Business is all about relationships, isn’t it?  We need strong relationships with:

  • Employees.  We set policies and give direction, but it’s our employees who do the work and get stuff done.  We will get their best, most energetic, most creative efforts only if we’ve nurtured the right relationships with them.
  • Vendors.  If we’ve taken the time to forge strong relationships with them, when we really need them to perform for us, they will.
  • Customers.  We don’t want customers to bolt at the first bump in the road or for a few cents difference in price.  With a good relationship, they won’t.

So it behooves us to learn everything we can about building strong, lasting relationships.  Below is an idea for building relationships that you will probably find surprising . . . maybe even unorthodox . . . but if you’d like to learn about it, please read on.

“In your business decisions, risk only money . . . never people or relationships.”

  • Jack DeBoer, Businessman

Al Ritter is a friend and colleague who speaks and consults on leadership issues, and who has also published several books on leadership.  In one of those books, “The 100/0 Principle,” my friend Al takes a very counter-intuitive position.  He says that the secret to forming strong, enduring relationships is to take 100% of the responsibility for the relationship.  That’s counter-intuitive because most of us think in terms of a 50/50 relationship wherein both parties share equally in the responsibility for nurturing the relationship . . . if you trust me, I’ll trust you back;  if you treat me with dignity and respect, I’ll respond in kind;  if you’re a good friend to me, I’ll be a good friend to you.  But Al says no, if the relationship is important and you really want it to work, the way to do it is to take 100% of the responsibility for the relationship on yourself, expecting nothing in return from the other party.  Let me repeat that.  You discipline yourself to expect nothing in return.  Pretty crazy, huh?  Well, maybe not so crazy when you hear the thinking behind it.

Here’s the problem with a 50/50 relationship as my friend Al explains it.  We enter the relationship with the expectation that the other person will hold up his or her end of the bargain.  When that doesn’t happen, we feel betrayed, frustrated, disappointed, and even angry . . . not the sort of feelings on which to build a good, long-term relationship.  On the other hand, when we take responsibility for 100% of the relationship, we can avoid those negative feelings . . . there are no unrealized expectations to trigger them because we didn’t have any expectations in the first place.  

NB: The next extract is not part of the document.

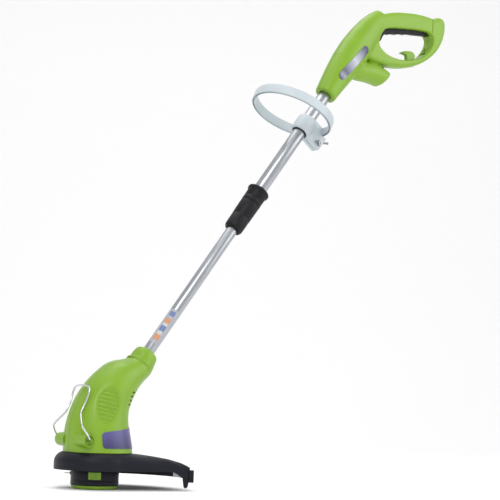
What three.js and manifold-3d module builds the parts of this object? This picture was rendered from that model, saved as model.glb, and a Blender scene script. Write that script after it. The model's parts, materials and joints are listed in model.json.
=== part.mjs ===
// Corded string trimmer: a telescoping two-tube shaft with a motor head, line spool and guard at the
// foot, a sliding loop handle, and a D-shaped rear handle with the trigger and the cord inlet.
// Millimetres, +Z up. The origin is the centre of the spool cap's flat underside; -X is forward,
// +X is towards the rear handle, and -Y is the side that the labels face.
import * as THREE from "three";
import { mergeVertices } from "three/addons/utils/BufferGeometryUtils.js";
import Module from "manifold-3d";

const wasm = await Module();
wasm.setup();

// ================================================================ driving dimensions
const { degToRad } = THREE.MathUtils;
const GAP = 0.3; // between pieces that rest on each other
const RUN = 0.8; // round pieces that turn or slide past their neighbours
const FACET_TOLERANCE = 0.12; // how far a facet may lie from the surface it stands for

// the shaft; stations are distances along it from the point where it crosses the spool's axis
const SHAFT_LEAN = degToRad(37.2);
const SHAFT_CROSSING = 109;
const LOWER_TUBE_OD = 22;
const TUBE_CLEARANCE = 0.5; // round the lower tube where it slides in the upper one
const TUBE_WALL = 1.5;
const LOWER_TUBE_FOOT = 125;
const NECK_MOUTH = 170;
const LOWER_TUBE_SHOWN = 303;
const LOWER_TUBE_OVERLAP = 150;
const LOCK_SLEEVE_LENGTH = 67;
const COLLAR_LENGTH = 38;
const UPPER_TUBE_SHOWN = 262;
const UPPER_TUBE_IN_COLLAR = 28;
const UPPER_TUBE_IN_HANDLE = 68;
const BUSH_LENGTH = 14;
const LEAD_RADIUS = 3.6;
const COIL_LEAD_RADIUS = 7.5;
const SLEEVE_WALL = 6.7;
const COLLAR_WALL = 6.2;
const FLANGE_STEP = 2.8;
const COLLET_WALL = 3.4;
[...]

One of the keys to this is dogged persistence.  You need to continue to nurture your 100% of the relationship even when the other person doesn’t deserve it.  Be the better person.  “Kill ‘em with kindness” as the old expression goes.  Or remind yourself of the Ed Harris line from the movie, “Apollo 13” when he said, “Failure is not an option.”  This is the way we forge relationships with our children, isn’t it?  We offer them our unconditional love.  They may disappoint us or anger us from time to time, but we love them anyway.  Al would suggest this is the 100/0 principle at work.  It’s the “no strings attached” principle.  The more “strings” (expectations) you attach to the relationship, the less likely that it will flourish.

In his book, Al makes a much more powerful case for his 100/0 principle than I’ve been able to do in a few words here.  It’s not a big book, and it’s a very easy read, but it’s packed with compelling arguments that support the 100/0 principle, thoughts for how you can implement it, and stories that demonstrate the power of it.  You should read it.  Even if you think your relationship-building skills are pretty sharp, you’ll find something in “The 100/0 Principle” to make you even better.  Guaranteed.